◆ Data listing

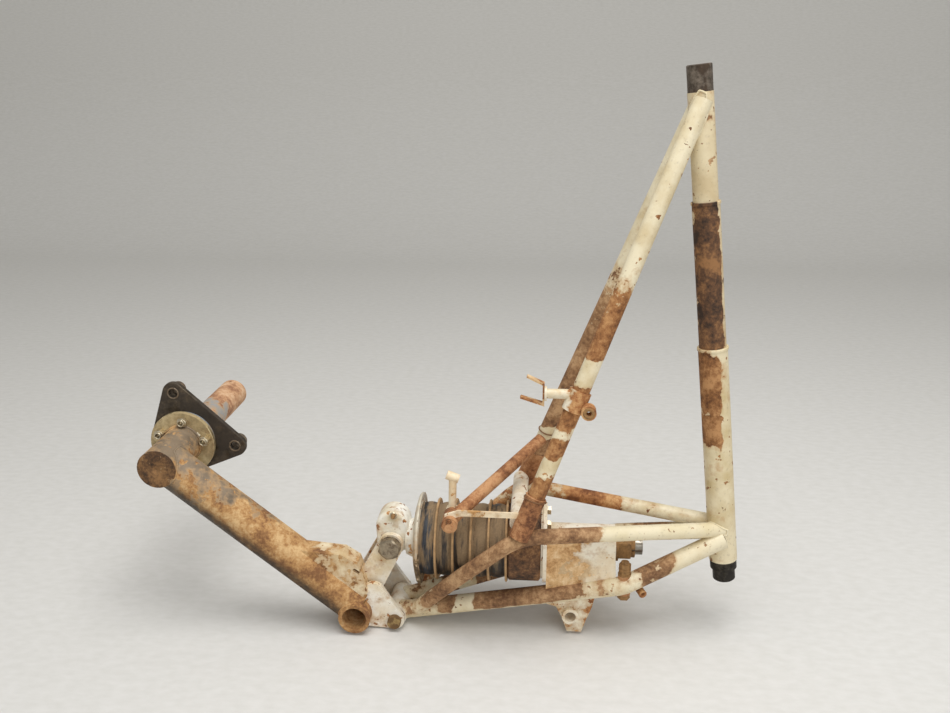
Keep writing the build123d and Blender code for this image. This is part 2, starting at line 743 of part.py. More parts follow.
with BuildPart() as wedge:
    with BuildSketch(side_plane(-19.5)):
        with BuildLine():
            Polyline(
                (-588, 42), (-531, 37), (-511, 24), (-497, -20), (-515, -52), (-560, -20),
                close=True,
            )
        make_face()
    extrude(amount=31)
    with BuildSketch(side_plane(0)):
        with Locations((-512, 13)):
            SlotOverall(11, 5, rotation=-35)
    extrude(amount=60, mode=Mode.SUBTRACT)
wedge_piece = trimmed(wedge.part, arm_solid, cross_tube_solid, *lugs, *ears)
save(wedge_piece, "wedge")

with BuildPart() as hinge_bolt:
    head_y = ear_out
    add(bar(Vector(hinge_x, -head_y - 4, hinge_z), Vector(hinge_x, head_y + 13, hinge_z), hinge_bolt_r))
    add(bar(Vector(hinge_x, -head_y, hinge_z), Vector(hinge_x, -head_y - 8, hinge_z), 9.5))
    add(bar(Vector(hinge_x, head_y, hinge_z), Vector(hinge_x, head_y + 2, hinge_z), 9.5))
    add(hexagon_bar(Vector(hinge_x, head_y + 2, hinge_z), (0, 1, 0), 17, 8.5))
save(hinge_bolt.part, "hinge_bolt")

with BuildPart() as collar_bolt:
    near_head = Vector(collar_x, -lug_out, pack_z)
    far_nut = Vector(collar_x, lug_out, pack_z)
    add(bar(near_head, far_nut + Vector(0, 18, 0), collar_bolt_r))
    add(bar(near_head, near_head - Vector(0, 2, 0), 15.5))
    add(hexagon_bar(near_head - Vector(0, 2, 0), (0, -1, 0), 28.6, 10))
    add(hexagon_bar(far_nut, (0, 1, 0), 28.6, 14))
save(collar_bolt.part, "collar_bolt")
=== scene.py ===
# %% [markdown]
# # A retractable main landing gear leg
# The real thing is a welded tube truss, a trailing arm and a stack of rubber discs between them,
# stood on a floor after years of work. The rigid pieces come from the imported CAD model, which is
# loaded here as a fixed frame. Blender adds what CAD leaves out: weld beads, wire, a thread, the
# rubber's moulded skin, and the finish of every surface.

# %% Load the frame
from math import ceil, cos, degrees, pi, radians, sin, sqrt, tan

import bpy
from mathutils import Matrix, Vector, noise


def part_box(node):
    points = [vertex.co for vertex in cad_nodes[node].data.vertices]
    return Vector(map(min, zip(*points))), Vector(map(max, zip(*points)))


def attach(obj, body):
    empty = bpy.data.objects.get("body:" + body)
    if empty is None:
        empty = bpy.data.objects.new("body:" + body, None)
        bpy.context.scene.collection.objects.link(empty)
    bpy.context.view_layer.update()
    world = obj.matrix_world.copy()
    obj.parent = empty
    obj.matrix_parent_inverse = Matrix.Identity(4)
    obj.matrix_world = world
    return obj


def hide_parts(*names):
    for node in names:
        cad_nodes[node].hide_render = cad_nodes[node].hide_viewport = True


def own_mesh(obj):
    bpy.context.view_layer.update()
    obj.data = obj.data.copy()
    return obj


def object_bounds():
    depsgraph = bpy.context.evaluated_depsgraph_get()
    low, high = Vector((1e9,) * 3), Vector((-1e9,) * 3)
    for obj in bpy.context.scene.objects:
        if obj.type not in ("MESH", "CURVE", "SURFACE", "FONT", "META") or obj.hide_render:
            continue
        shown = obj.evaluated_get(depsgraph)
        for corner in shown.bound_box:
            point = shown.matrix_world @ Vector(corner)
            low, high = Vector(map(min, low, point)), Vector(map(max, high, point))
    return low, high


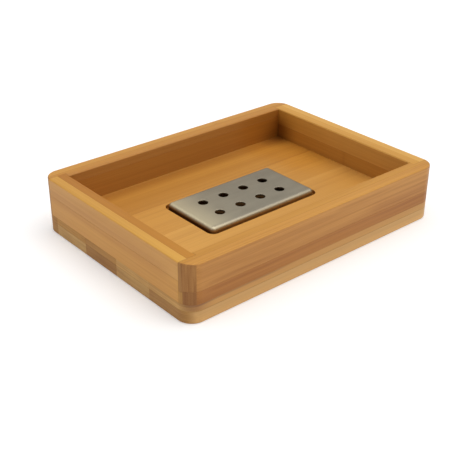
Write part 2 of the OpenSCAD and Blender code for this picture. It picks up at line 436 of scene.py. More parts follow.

◆ The task
Print, from the entries above, the line with "far_nut = Vector(collar_x, lug_out, pack_z)", the line with "world = obj.matrix_world.copy()" and all lines between them, exactly and with nothing else.

◆ Correct result
    far_nut = Vector(collar_x, lug_out, pack_z)
    add(bar(near_head, far_nut + Vector(0, 18, 0), collar_bolt_r))
    add(bar(near_head, near_head - Vector(0, 2, 0), 15.5))
    add(hexagon_bar(near_head - Vector(0, 2, 0), (0, -1, 0), 28.6, 10))
    add(hexagon_bar(far_nut, (0, 1, 0), 28.6, 14))
save(collar_bolt.part, "collar_bolt")
=== scene.py ===
# %% [markdown]
# # A retractable main landing gear leg
# The real thing is a welded tube truss, a trailing arm and a stack of rubber discs between them,
# stood on a floor after years of work. The rigid pieces come from the imported CAD model, which is
# loaded here as a fixed frame. Blender adds what CAD leaves out: weld beads, wire, a thread, the
# rubber's moulded skin, and the finish of every surface.

# %% Load the frame
from math import ceil, cos, degrees, pi, radians, sin, sqrt, tan

import bpy
from mathutils import Matrix, Vector, noise


def part_box(node):
    points = [vertex.co for vertex in cad_nodes[node].data.vertices]
    return Vector(map(min, zip(*points))), Vector(map(max, zip(*points)))


def attach(obj, body):
    empty = bpy.data.objects.get("body:" + body)
    if empty is None:
        empty = bpy.data.objects.new("body:" + body, None)
        bpy.context.scene.collection.objects.link(empty)
    bpy.context.view_layer.update()
    world = obj.matrix_world.copy()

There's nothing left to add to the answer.